Focusing on retention, increasing the average order value, and minimizing the customer acquisition costs are among the best strategies to improve your net profit. This is why, as an eCommerce business owner, you need an automation tool like Reveal. It does way more than your average analytics tool, offers you accessible, easy-to-read, and accessible reports, and can be integrated with the biggest eCommerce platforms, such as Shopify or WooCommerce. It works great coupled with Klaviyo, an email and SMS marketing platform focused on helping your business grow, and soon enough you will be able to connect Reveal with Facebook and Google for more powerful ad campaigns.

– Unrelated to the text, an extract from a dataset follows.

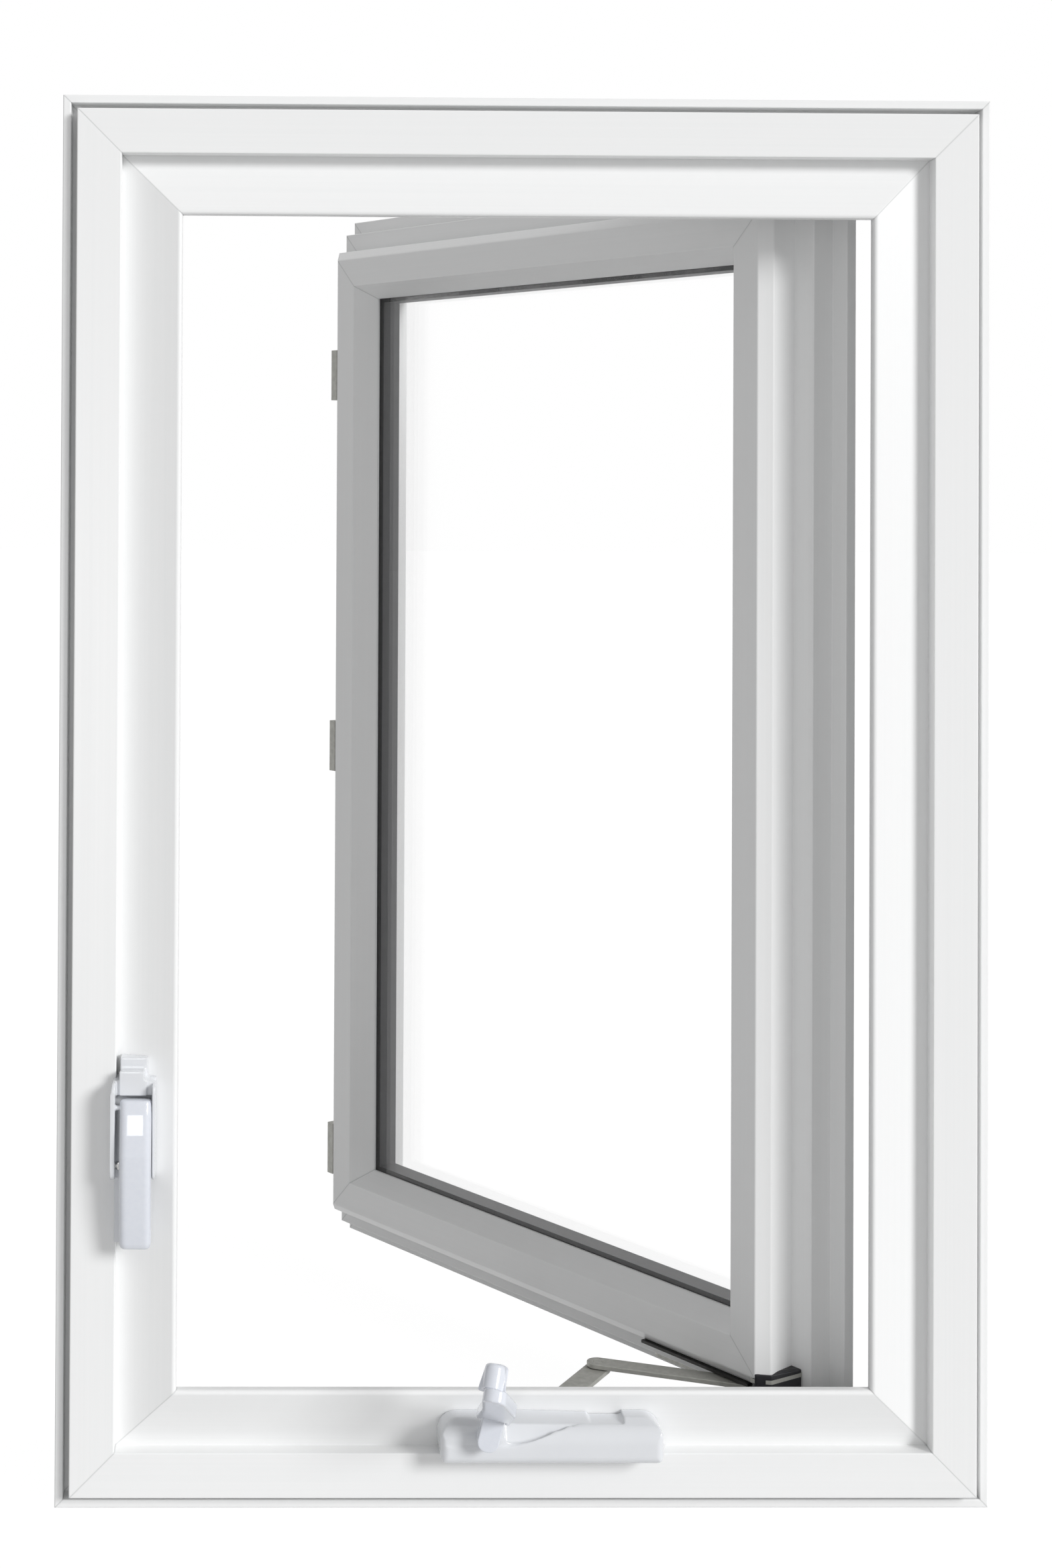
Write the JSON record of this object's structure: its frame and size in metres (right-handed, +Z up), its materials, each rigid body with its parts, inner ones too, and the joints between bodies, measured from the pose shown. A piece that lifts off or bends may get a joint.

Now that we have exemplified the differences between profit, gross profit, net profit, and net profit margin, we hope it’s all clearer for you and that you understand how important is net profit as an indicator of the overall health of your business. Moreover, we have shown you how eCommerce automation tools, such as Reveal by Omniconvert, can help you increase your net profit, through several strategies, such as RFM segmentation, personalization, and product performance monitoring. Now it’s your turn to make the best decisions for your eCommerce business, in light of what you’ve found out from this article.
Use this formula to calculate net profit:
Net Profit = Total Revenue – Total Expenses
Net profit is an indicator of the health of your business but also a way that enables you to see what works and what doesn’t work (in terms of strategy, tactics, marketing, advertising, product inventory, pricing, and so on). Moreover, by looking at the factors taken into account while calculating net profit, you can get a sense of what you need to do to increase sales revenues and decrease costs.
Finally, net profit is the money you have left (usually at the end of the fiscal year) after you have paid all the other expenses. And because revenue increases don’t always reflect an increase in profitability, net profitability is the best metric to help you measure the success of your eCommerce business.